> [GIVEN REQUEST]: From the line containing "attach(obj, body)" through the line containing "stations.append((centre + out", retype each line exactly; include both end lines and nothing beyond them.

> [SOURCE DATA]:
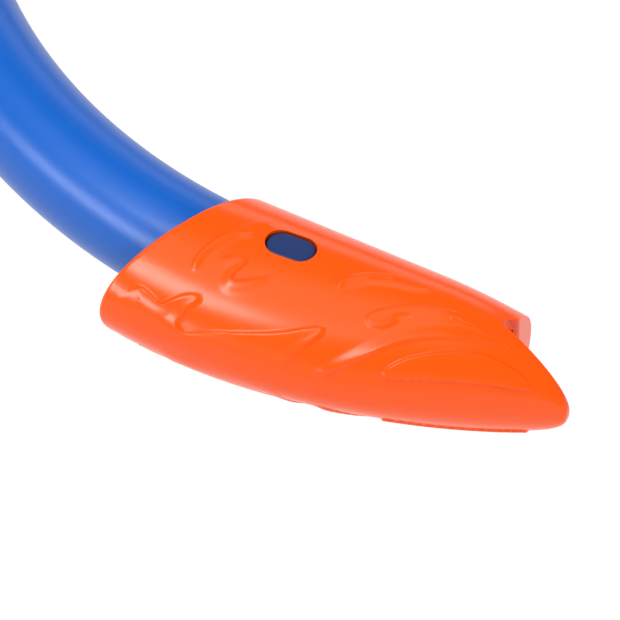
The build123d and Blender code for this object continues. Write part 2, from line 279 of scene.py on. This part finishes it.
BLUE = linear(0, 92, 190)
ORANGE = linear(255, 85, 0)
# NAVY is darker than BLUE partly as painted shade. On the latch it carries the recessed button's shade in the
# guard's window; on the sleeve it is that part's own dark blue.
NAVY = linear(30, 52, 104)
DEEP_NAVY = linear(22, 38, 84)
BLACK = linear(26, 27, 30)
looks = {
    "tube_blue": surface("tube_blue", BLUE, 0.34, grain=0.3, grain_size=0.3, mottle=0.04, specular=0.5),
    # The latch's navy is partly its own darker plastic and partly painted shade of its recess in the window.
    "latch_navy": surface("latch_navy", NAVY, 0.4, grain=0.3, edge=0.25),
    "guard_orange": surface("guard_orange", ORANGE, 0.22, grain=0.02, grain_size=0.8, mottle=0.03,
                            specular=0.4),
    "cover_orange": surface("cover_orange", ORANGE, 0.3, grain=0.05, grain_size=1.2, coat=0.35, edge=0.25),
    "keeper_black": surface("keeper_black", BLACK, 0.5, grain=0.6, grain_size=0.3, mottle=0.15, edge=0.25),
    "bush_grey": surface("bush_grey", linear(72, 75, 80), 0.65, grain=0.4, mottle=0.1),
    "pin_steel": surface("pin_steel", linear(190, 192, 196), 0.3, grain=0.3, metallic=1.0),
    "chamber_blue": surface("chamber_blue", BLUE, 0.3, grain=0.25, grain_size=0.35, edge=0.3),
    "collar_orange": surface("collar_orange", ORANGE, 0.55, grain=0.5, grain_size=0.3, edge=0.3),
    "seal_black": surface("seal_black", linear(18, 18, 20), 0.5, grain=0.2),
    "seat_white": surface("seat_white", linear(214, 220, 224), 0.45, grain=0.2),
    "valve_silicone": surface("valve_silicone", linear(206, 216, 224), 0.4, grain=0.1, subsurface=0.3),
    "sleeve_blue": surface("sleeve_blue", NAVY, 0.45, grain=0.3),
    "mouthpiece_navy": surface("mouthpiece_navy", DEEP_NAVY, 0.42, grain=0.25, grain_size=0.6, mottle=0.08,
                               sheen=0.25, subsurface=0.1),
    "band_black": surface("band_black", BLACK, 0.5, grain=0.5, mottle=0.15, edge=0.2),
}


def finish_piece(obj, node, body, slot):
    """obj stands for a CAD node: it rides on the body and takes the slot's look."""
    obj.data.materials.clear()
    obj.data.materials.append(looks[slot])
    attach(obj, body)
    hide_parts(node)
    return obj


# ---- tube ----------------------------------------------------------------------------------------
def tube_stations(step=1.2):
    """(point, outward direction across the bend) along the tube's axis, from its lower end to the guard."""
    origin = keeper_at - Vector((0, KEEPER_UP_STRAIGHT, 0)) * MM
    stations = []

    def straight(start, direction, length):
        out = Vector((direction.y, -direction.x, 0))
        count = max(1, int(length / step))
        for k in range(count):
            stations.append((start + direction * length * k / count * MM, out))

    def arc(centre, radius, first, last):
        count = max(1, int(abs(radians(last - first)) * radius / step))
        for k in range(count):
            angle = radians(first + (last - first) * k / count)
            out = Vector((cos(angle), sin(angle), 0))
            stations.append((centre + out * radius * MM, out))

    straight(chamber_at, -chamber_dir, SPIGOT)
    arc(origin - Vector((LOW_BEND_R, 0, 0)) * MM, LOW_BEND_R, -LOW_BEND, 0)
    straight(origin, Vector((0, 1, 0)), STRAIGHT)
    arc(origin + Vector((-TOP_BEND_R, STRAIGHT, 0)) * MM, TOP_BEND_R, 0, TOP_BEND)
    straight(guard_point(WINDOW_AT, 0, 0), guard_dir, TUBE_IN_GUARD - WINDOW_AT)
    stations.append((guard_point(TUBE_IN_GUARD, 0, 0), guard_out))
    return stations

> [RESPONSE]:
    attach(obj, body)
    hide_parts(node)
    return obj


# ---- tube ----------------------------------------------------------------------------------------
def tube_stations(step=1.2):
    """(point, outward direction across the bend) along the tube's axis, from its lower end to the guard."""
    origin = keeper_at - Vector((0, KEEPER_UP_STRAIGHT, 0)) * MM
    stations = []

    def straight(start, direction, length):
        out = Vector((direction.y, -direction.x, 0))
        count = max(1, int(length / step))
        for k in range(count):
            stations.append((start + direction * length * k / count * MM, out))

    def arc(centre, radius, first, last):
        count = max(1, int(abs(radians(last - first)) * radius / step))
        for k in range(count):
            angle = radians(first + (last - first) * k / count)
            out = Vector((cos(angle), sin(angle), 0))
            stations.append((centre + out * radius * MM, out))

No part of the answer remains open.